• TASK GOAL
Copy each line of the records that contains the word "with".
----------------------------------------
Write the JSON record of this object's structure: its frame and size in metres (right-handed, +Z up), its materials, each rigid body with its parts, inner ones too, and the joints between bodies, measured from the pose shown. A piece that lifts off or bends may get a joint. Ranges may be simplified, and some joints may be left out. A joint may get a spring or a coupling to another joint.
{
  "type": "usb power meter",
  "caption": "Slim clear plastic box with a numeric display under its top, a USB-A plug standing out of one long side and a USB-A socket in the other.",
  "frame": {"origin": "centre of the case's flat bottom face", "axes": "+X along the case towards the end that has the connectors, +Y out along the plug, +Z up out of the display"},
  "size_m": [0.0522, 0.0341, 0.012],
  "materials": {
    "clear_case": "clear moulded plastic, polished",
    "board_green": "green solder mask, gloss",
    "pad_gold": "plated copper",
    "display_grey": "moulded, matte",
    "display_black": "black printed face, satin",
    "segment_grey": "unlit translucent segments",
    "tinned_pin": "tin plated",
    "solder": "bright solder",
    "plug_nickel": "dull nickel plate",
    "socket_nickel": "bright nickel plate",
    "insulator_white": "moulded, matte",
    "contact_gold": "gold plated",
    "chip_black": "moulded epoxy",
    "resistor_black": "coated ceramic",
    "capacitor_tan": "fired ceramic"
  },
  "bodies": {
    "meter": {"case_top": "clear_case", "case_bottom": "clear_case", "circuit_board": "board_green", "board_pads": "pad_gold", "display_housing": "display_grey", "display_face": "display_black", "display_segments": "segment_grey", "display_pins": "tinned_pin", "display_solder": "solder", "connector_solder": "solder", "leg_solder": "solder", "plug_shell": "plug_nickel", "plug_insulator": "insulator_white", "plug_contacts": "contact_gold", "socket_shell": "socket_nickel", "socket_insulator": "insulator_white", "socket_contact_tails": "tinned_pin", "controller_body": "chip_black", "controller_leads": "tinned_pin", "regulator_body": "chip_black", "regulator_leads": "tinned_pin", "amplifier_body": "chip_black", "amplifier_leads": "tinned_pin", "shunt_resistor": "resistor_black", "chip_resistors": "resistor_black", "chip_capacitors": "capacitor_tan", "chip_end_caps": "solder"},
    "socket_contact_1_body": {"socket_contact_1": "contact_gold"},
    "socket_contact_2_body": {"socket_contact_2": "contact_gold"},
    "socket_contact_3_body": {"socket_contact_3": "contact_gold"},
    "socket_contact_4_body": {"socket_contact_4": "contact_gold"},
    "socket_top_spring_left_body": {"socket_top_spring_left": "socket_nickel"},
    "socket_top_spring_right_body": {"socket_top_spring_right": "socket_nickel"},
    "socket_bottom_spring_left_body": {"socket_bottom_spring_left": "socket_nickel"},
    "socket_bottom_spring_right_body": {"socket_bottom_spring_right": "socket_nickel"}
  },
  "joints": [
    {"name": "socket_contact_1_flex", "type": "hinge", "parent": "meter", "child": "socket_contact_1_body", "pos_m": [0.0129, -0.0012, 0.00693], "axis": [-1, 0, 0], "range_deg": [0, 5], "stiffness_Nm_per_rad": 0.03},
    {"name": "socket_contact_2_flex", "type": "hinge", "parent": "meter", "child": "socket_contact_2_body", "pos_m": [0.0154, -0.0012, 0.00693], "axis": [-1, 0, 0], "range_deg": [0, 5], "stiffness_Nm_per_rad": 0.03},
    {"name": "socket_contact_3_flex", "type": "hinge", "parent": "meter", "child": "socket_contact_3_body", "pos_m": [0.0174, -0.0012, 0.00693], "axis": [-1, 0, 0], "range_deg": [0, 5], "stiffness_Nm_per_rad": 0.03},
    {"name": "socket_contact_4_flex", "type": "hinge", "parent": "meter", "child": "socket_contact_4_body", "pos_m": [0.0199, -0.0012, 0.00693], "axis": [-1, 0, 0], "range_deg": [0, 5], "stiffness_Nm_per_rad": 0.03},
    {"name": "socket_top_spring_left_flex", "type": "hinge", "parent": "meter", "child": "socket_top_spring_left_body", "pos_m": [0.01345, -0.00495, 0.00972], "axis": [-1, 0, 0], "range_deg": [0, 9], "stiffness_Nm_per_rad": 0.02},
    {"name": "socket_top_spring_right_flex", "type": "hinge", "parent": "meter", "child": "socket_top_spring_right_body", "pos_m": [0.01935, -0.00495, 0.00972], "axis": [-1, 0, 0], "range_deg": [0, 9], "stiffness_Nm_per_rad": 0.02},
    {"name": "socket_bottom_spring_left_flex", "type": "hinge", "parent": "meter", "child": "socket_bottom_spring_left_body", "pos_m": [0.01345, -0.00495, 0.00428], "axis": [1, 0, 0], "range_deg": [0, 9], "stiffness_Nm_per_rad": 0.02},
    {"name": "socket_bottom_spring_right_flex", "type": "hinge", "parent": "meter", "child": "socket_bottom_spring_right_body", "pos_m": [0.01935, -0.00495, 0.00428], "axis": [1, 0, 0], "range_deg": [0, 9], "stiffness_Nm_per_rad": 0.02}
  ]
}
----------------------------------------
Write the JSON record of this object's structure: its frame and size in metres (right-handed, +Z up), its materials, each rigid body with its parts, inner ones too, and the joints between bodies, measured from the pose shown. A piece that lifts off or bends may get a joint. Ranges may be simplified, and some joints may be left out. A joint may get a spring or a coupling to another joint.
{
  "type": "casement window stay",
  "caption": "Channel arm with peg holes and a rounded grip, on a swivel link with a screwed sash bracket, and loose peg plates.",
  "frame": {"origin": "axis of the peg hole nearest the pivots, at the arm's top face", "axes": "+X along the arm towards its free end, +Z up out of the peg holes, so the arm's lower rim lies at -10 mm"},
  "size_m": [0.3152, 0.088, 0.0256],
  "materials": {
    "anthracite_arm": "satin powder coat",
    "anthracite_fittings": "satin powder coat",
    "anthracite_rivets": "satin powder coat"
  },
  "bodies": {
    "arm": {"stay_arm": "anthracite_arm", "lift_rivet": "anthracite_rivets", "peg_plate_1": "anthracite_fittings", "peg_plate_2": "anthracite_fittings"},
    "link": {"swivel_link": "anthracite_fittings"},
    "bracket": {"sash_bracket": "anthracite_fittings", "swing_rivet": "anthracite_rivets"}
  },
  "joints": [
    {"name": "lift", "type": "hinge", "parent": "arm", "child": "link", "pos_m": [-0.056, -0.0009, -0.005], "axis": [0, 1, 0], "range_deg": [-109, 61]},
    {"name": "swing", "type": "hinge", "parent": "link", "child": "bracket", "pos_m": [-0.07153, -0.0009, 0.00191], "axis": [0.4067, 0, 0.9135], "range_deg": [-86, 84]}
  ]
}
----------------------------------------
• ANSWER FOR THIS EXERCISE
Write the JSON record of this object's structure: its frame and size in metres (right-handed, +Z up), its materials, each rigid body with its parts, inner ones too, and the joints between bodies, measured from the pose shown. A piece that lifts off or bends may get a joint. Ranges may be simplified, and some joints may be left out. A joint may get a spring or a coupling to another joint.
  "caption": "Slim clear plastic box with a numeric display under its top, a USB-A plug standing out of one long side and a USB-A socket in the other.",
Write the JSON record of this object's structure: its frame and size in metres (right-handed, +Z up), its materials, each rigid body with its parts, inner ones too, and the joints between bodies, measured from the pose shown. A piece that lifts off or bends may get a joint. Ranges may be simplified, and some joints may be left out. A joint may get a spring or a coupling to another joint.
  "caption": "Channel arm with peg holes and a rounded grip, on a swivel link with a screwed sash bracket, and loose peg plates.",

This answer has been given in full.